● **Do this**
Reproduce the top of the data verbatim, through and including the line that contains "from math import cos, radians, sin, sqrt, tan".

● **Source data**
·····

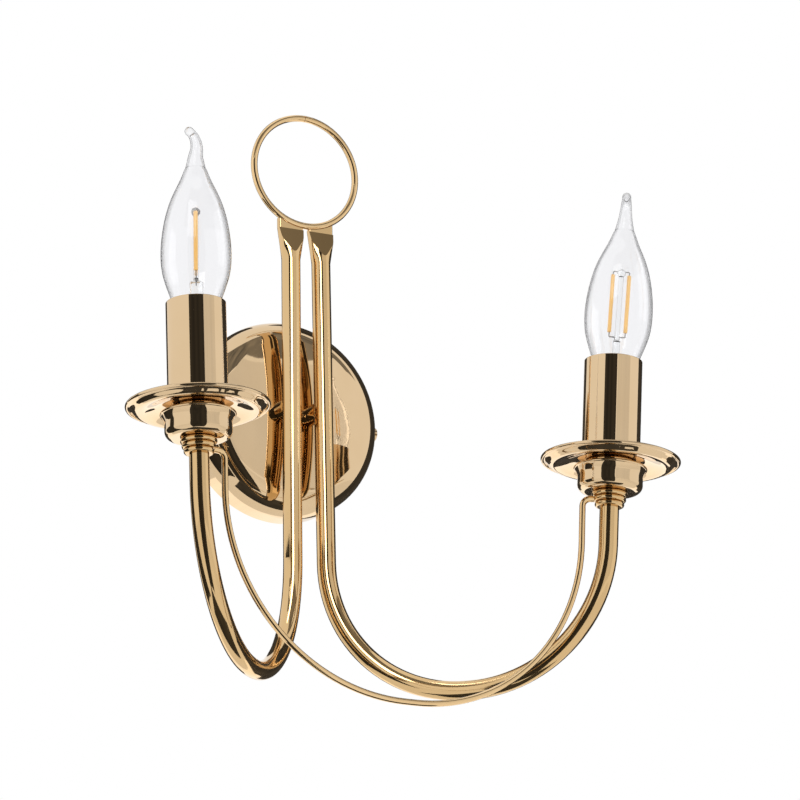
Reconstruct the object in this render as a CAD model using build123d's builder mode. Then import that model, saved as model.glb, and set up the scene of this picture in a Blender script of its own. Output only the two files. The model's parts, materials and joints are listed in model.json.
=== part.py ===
from build123d import *

import os
from math import cos, radians, sin, sqrt, tan

# Double arm wall sconce: two bent tube arms on a domed wall plate, a ring where they
# meet, a candle light on each arm and a swag of wire between the candles.
#
# Frame: +X to the right along the wall, +Y into the wall, +Z up. The origin is the middle
# of the wall plate's back face, so the wall is the plane Y = 0 and the light stands out
# towards -Y. Millimetres.

# ---- wall plate (canopy) ----
canopy_radius = 53.2
canopy_depth = 28.0
canopy_face_radius = 235.0  # the front is part of a large ball
canopy_shoulder = 15.0  # rounding between the front and the side wall
canopy_wall = 1.2

# ---- bracket on the wall, inside the wall plate ----
bracket_thickness = 2.0
bracket_width = 20.0
bracket_ear_gap = 0.35  # between an ear and the wall plate's inner wall
ear_depth = 12.0
slot_spacing = 66.0
slot_length = 12.0
slot_width = 5.0
supply_hole_radius = 6.0
tab_width = 38.0
tab_drop = 34.0  # how far the tab reaches below the middle
bracket_corner = 3.0
ear_bend = 1.5
side_screw_y = -8.0
side_screw_radius = 2.0
side_screw_head_radius = 3.5
side_screw_head_height = 2.4
side_screw_length = 7.0
screw_slot_width = 0.9
thread_clearance = 0.03
hole_clearance = 0.15

# ---- arm tubes ----
tube_radius = 5.0
tube_wall = 1.0
tube_axis_y = -38.0
leg_spread_low = 9.8  # half the distance between the rear legs at the bends
leg_spread_high = 8.9  # the same where their tops are flattened
arm_angle = 45.0  # each arm's plane against the wall, degrees
arm_span = 150.6  # rear leg to riser
bend_radius = 74.0
bend_centre_height = -81.6
riser_lean = {"left": -0.8, "right": 3.0}  # degrees outwards
riser_sideways = 1.2  # degrees, away from the other arm

# ---- flattened tube tops and the ring on them ----
crimp_start_height = 80.0
crimp_apex_height = 82.5
crimp_end_height = 97.0
lug_width = 14.4
lug_thickness = 3.4
lug_offset = 0.7  # towards the wall from the tube's axis
ring_height = 129.8
ring_radius = 30.0
ring_stock = 1.75
ring_seam = 0.25
braze_gap = 0.05

# ---- stubs between the arms and the wall plate ----
stub_radius = 5.3
stub_saddle_depth = 2.6
stub_thread_radius = 4.0
stub_bore_radius = 3.0
stub_end_y = -20.5
nut_flats = 13.0
nut_height = 4.0

# ---- candle: heights are measured along its axis from the drip pan's widest circle ----
pan_rise = 39.4  # the pan's widest circle above the bend's centre
collar_bottom = -24.7
collar_top = -16.8
collar_bead_radii = (7.6, 8.5, 9.2)
cup_wall = 1.2
cup_body_radius = 16.8
cup_lip_radius = 19.0
cup_lip_height = -4.4
cup_neck_radius = 11.9
cup_bead_half_height = 1.3
cup_corner = 3.8
cup_flare_height = 4.9  # where the body starts to widen, below the lip
cup_flare = 7.0
cup_lip_roll = 0.7
pan_radius = 36.0
pan_sheet = 1.0
pan_flat_radius = 15.5
pan_trough = ((22.0, 1.0), (28.0, 2.7), (31.2, 2.4), (33.2, 0.6))  # radius, depth
pan_rim_bead = 1.0
sleeve_radius = 15.0
sleeve_wall = 0.8
sleeve_top = 53.3
nipple_radius = 5.0
nipple_bore = 3.4
nipple_top = 9.0
lock_nut_flats = 14.0
lock_nut_height = 3.0
lock_nut_gap = 0.1  # between the lock nut and the lampholder

# ---- lampholder ----
holder_radius = 13.4
holder_top = 41.0
holder_base = 6.0
holder_chamber_radius = 9.8
holder_chamber_height = 9.0
holder_floor = 2.0
holder_skirt_clearance = 1.2  # round the bulb cap's flared skirt
shell_radius = 7.75
shell_wall = 0.5
shell_height = 16.7
contact_radius = 2.8
contact_rivet_radius = 1.4
contact_gap = 0.3
contact_rivet_length = 1.5  # under the socket's floor
terminal_size = (3.4, 6.0, 5.0)
terminal_offset = 6.2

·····

● **Result for this exercise**
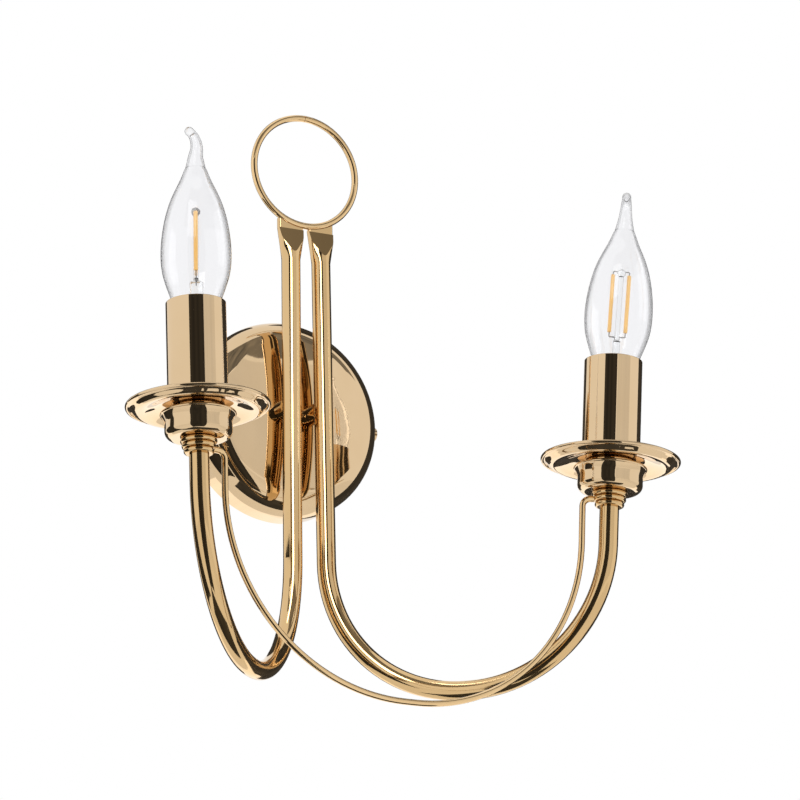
Reconstruct the object in this render as a CAD model using build123d's builder mode. Then import that model, saved as model.glb, and set up the scene of this picture in a Blender script of its own. Output only the two files. The model's parts, materials and joints are listed in model.json.
=== part.py ===
from build123d import *

import os
from math import cos, radians, sin, sqrt, tan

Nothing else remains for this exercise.